Araquém caminha pelos bosques e trilhas do Parque Burle Marx com um vigor que impressiona. Identifica cantos de pássaros, explica sua fascinação pelas árvores e pela luz do entardecer – “céu plúmbeo, aquela coisa douradinha, aquele azul fantástico” – e conta como sempre obedece à intuição. Vê uma nesga de luz cortando galhos das árvores e aponta: “Olha aquilo como está lindo, uma luz perfeita para o fotógrafo; agora imagina ali uma Harpia, dois Tucanos, e eu com a minha 600 [teleobjetiva] aqui. Eu bagunço com essa luz. Você vai aprendendo a entender a luz com o tempo”.

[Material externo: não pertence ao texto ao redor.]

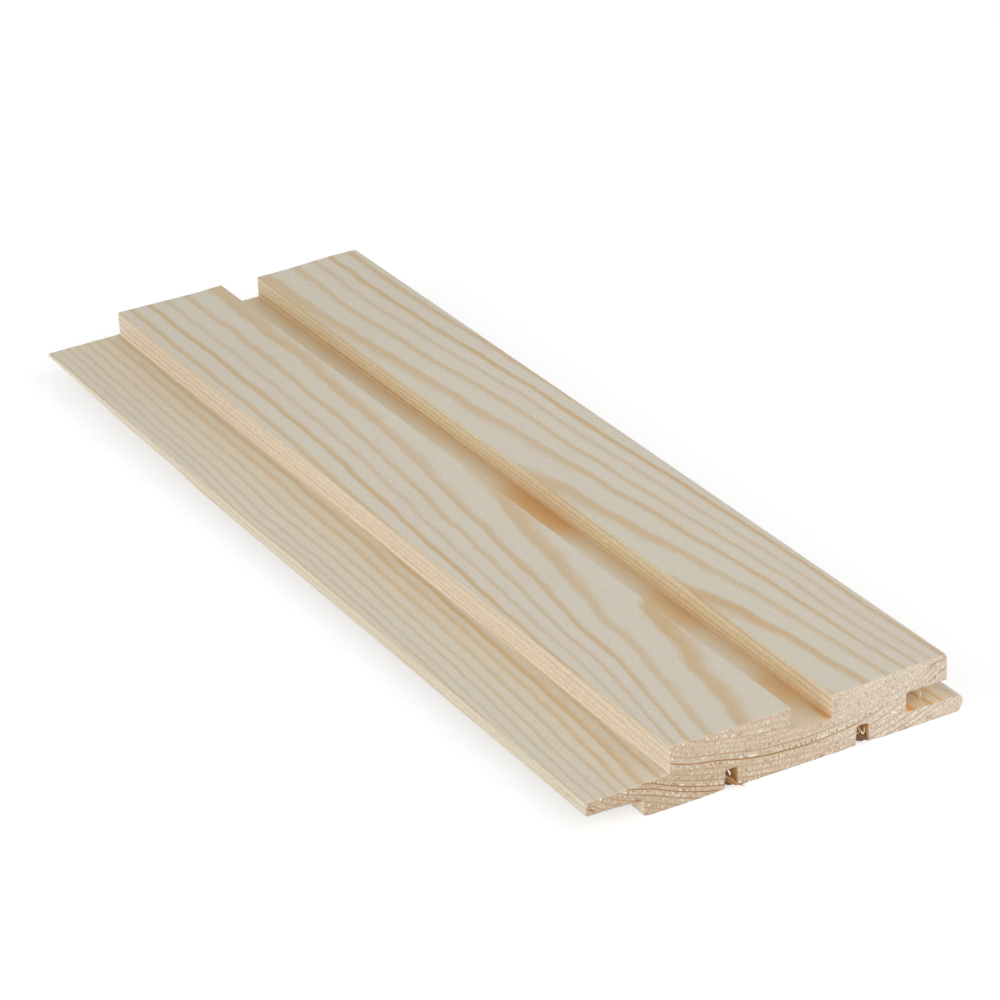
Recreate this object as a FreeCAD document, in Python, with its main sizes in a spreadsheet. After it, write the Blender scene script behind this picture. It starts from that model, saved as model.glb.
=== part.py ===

Biguatinga, Estação Ecológica de Juréia/Itatins, Peruíbe/Iguape (São Paulo), 1979. Foto: Araquém Alcântara

Maravilhamento na sociedade perfeita

Araquém nasceu em Florianópolis, mas começou a trabalhar como jornalista e fotógrafo em Santos, no estado de São Paulo. Escolheu a cidade em que originou a carreira para a exposição “50 anos de Fotografia”, aberta até 21 de julho na Pinacoteca Benedicto Calixto. O pai, taifeiro, nascido em Araranguá, Santa Catarina, e a mãe, que trabalhava na colheita na região serrana de Vacaria, no Rio Grande do Sul, se conheceram em Florianópolis. A relação forte com a figura paterna, Manoel Alcântara Pereira, tem interseções profundas com a carreira que Araquém seguiu.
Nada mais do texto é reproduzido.